Le héros de l’histoire, Charles, un jeune étudiant de 17 ans, s’ennuie au cours d’histoire et, suite à une remarque qui lui échappe, se fait coller par son professeur. Résultat, il devra fournir, après les vacances de Pâques, cinq pages (ça y est, on y arrive) sur la vie des jeunes à la campagne vers 1900. Tache ardue, apparemment, puisqu’il ne trouve rien ou presque sur le sujet. Le hasard fait qu’il rencontre pour la première fois son grand-père paternel avec qui le père de Charles est en brouille depuis de nombreuses années. Ce grand-père tant redouté s’avère être un précieux allié pour le travail que Charles doit fournir à son prof, et c’est sous le couvert du mensonge que le jeune homme fréquentera son grand-père durant plusieurs semaines.
Les longs échanges qu’il a avec son aïeul modifient complètement sa vision de la vie et, il faut bien l’avouer, la nôtre aussi. Ce roman nous plonge dans l’univers campagnard de 1900, avec ses peines et la dure réalité d’autrefois mais aussi avec ses joies et la solidarité qui liait les gens. Tous les sujets y passent : le manque de confort des maisons, les transports quasi inexistants, la rudesse des travaux, la pauvreté des repas, la difficulté de s’instruire, les vêtements et les chaussures à préserver,... mais aussi la joie des fêtes de village, l’engouement pour les jeux d’antan, les coutumes à respecter, les métiers presque oubliés, les objets de la vie quotidienne,...
C’est avec joie que j’ai relu certains mots que j’entendais ou utilisais encore quand j’étais enfant, tel que « carnassière » ou « plumier ». Mon plaisir à lire ce livre a été d’autant plus grand que l’histoire se passe dans ma région. Même si Josette s’est amusée à détourner les noms des lieux, j’ai bien reconnu le musée du folklore, l’écluse, notre joli mont et les rues des villages. J’ai aimé retrouver des recettes de cuisine typiques d’ici, entendre parler des traditions qui se suivent encore aujourd’hui ou me souvenir de ce que mes parents m’avaient déjà racontés de leur enfance et de celles de leurs parents.

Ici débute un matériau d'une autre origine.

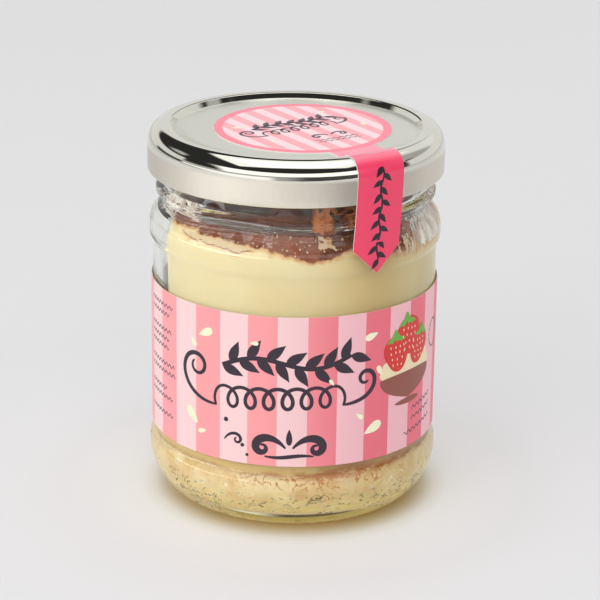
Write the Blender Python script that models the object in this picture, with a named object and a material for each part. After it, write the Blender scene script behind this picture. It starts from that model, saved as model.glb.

Le livre de Josette Lambreth nous ouvre les yeux et remet les choses à leurs places. Nous qui faisons nos courses dans des supermarchés et passons un temps infini à choisir ce qu’on va manger au soir quand nous serons rentrés dans notre maison bien chauffée, qui passons autant de temps le matin devant notre placard à nous demander ce qu’on va enfiler (surtout pas ce chemisier, je l’ai déjà mis il y a 15 jours !), nous qui avons la télé numérique, internet, un ou deux téléphones portables, parfois plusieurs voitures par famille, et nos sacro-saints appareils électroménagers (Dieu bénisse l’inventeur de la machine à laver !!), nous nous prenons une belle claque en lisant ce roman criant de vérité.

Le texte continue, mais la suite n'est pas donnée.